_STATED GOAL_
The material below contains a line with "Write part 3" and a line with "z: heights of the points.". Copy exactly those two lines and all lines between them.

Recorded data

** BEGIN **

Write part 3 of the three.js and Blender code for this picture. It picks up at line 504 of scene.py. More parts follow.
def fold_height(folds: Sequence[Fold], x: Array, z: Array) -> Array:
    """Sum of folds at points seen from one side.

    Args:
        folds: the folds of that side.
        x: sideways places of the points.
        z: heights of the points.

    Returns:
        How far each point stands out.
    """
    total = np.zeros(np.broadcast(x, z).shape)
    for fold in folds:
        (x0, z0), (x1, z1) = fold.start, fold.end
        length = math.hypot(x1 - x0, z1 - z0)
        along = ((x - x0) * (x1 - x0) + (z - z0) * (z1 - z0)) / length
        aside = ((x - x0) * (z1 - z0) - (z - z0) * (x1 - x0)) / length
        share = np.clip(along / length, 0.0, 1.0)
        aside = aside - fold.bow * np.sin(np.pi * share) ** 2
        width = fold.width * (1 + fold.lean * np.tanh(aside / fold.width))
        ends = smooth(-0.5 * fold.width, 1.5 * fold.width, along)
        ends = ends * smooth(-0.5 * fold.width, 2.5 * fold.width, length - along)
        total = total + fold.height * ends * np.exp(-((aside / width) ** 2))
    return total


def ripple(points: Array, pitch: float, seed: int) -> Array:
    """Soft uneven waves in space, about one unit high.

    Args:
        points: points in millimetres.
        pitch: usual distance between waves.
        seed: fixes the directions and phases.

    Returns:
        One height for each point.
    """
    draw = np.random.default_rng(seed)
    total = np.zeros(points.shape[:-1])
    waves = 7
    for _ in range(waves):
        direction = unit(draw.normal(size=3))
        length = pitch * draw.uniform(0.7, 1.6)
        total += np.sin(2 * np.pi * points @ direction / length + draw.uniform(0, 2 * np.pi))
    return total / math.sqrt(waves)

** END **
** BEGIN **

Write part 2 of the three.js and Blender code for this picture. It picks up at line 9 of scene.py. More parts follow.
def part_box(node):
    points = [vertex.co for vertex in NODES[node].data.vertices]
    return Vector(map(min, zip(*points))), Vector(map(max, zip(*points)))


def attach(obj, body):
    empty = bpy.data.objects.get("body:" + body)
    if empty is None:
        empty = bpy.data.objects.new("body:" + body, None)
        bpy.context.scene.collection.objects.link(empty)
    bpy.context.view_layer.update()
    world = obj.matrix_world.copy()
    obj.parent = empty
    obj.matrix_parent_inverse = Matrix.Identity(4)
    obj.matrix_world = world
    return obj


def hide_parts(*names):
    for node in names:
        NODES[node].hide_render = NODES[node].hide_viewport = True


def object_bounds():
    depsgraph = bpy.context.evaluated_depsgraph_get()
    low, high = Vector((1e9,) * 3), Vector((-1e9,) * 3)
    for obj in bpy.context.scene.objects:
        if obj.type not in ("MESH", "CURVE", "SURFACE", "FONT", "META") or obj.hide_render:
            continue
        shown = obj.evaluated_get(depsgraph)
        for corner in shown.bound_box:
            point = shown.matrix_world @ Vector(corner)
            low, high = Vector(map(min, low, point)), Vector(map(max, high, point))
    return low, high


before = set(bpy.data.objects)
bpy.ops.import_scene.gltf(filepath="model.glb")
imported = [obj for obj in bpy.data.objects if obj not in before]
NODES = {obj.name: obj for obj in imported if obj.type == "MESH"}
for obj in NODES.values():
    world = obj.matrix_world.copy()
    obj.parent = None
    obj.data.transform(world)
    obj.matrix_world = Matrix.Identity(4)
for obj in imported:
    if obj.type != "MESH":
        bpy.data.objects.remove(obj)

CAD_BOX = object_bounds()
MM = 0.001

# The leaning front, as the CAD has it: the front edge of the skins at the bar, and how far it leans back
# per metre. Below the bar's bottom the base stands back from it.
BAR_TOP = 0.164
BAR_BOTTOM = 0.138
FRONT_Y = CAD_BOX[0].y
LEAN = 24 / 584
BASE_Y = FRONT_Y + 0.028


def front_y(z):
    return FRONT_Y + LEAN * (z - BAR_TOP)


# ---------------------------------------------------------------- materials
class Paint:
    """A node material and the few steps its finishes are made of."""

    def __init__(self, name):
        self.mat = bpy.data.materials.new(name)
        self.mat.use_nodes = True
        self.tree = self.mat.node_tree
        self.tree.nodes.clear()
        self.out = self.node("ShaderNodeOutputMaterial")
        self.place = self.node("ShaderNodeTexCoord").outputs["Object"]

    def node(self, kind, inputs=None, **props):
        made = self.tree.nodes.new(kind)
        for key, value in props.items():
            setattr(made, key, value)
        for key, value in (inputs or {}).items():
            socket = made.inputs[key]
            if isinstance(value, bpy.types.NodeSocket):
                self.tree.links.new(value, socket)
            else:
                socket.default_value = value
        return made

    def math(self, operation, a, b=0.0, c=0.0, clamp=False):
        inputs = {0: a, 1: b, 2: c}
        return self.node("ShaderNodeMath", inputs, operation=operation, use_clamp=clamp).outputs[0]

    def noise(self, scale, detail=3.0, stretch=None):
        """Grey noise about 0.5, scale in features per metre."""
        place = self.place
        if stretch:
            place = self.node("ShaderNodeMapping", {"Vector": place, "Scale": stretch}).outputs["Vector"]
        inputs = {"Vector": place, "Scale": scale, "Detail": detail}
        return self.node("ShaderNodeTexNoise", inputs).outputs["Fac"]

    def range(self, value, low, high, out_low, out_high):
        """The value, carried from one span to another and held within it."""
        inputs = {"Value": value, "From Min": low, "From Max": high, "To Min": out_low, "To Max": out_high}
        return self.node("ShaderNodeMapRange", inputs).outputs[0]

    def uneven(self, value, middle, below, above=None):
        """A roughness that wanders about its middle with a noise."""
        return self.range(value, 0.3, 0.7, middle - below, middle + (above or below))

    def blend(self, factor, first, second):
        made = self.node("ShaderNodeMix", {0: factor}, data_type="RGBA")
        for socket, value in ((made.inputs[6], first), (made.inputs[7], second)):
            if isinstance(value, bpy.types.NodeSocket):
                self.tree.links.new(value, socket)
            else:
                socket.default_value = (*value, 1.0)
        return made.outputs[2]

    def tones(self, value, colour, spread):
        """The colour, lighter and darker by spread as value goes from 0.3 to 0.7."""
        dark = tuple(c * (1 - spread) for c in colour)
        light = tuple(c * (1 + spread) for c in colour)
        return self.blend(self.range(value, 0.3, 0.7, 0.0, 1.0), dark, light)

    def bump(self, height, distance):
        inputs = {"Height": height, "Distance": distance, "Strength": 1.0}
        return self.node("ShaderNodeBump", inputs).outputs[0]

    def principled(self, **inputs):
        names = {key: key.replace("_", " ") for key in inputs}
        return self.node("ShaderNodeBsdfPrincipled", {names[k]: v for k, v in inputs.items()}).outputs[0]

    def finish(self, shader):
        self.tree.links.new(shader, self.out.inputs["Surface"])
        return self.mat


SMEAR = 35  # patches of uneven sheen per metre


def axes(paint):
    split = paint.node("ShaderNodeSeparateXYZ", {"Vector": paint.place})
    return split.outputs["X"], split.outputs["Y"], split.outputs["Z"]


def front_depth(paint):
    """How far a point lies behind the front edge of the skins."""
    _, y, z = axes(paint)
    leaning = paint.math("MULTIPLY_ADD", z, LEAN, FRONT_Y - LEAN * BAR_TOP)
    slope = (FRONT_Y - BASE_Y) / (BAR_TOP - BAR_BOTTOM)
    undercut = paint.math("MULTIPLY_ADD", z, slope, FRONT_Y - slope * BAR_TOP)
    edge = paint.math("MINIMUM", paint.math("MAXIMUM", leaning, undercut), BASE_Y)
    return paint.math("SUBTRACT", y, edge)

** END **

_ANSWER_
Write part 3 of the three.js and Blender code for this picture. It picks up at line 504 of scene.py. More parts follow.
def fold_height(folds: Sequence[Fold], x: Array, z: Array) -> Array:
    """Sum of folds at points seen from one side.

    Args:
        folds: the folds of that side.
        x: sideways places of the points.
        z: heights of the points.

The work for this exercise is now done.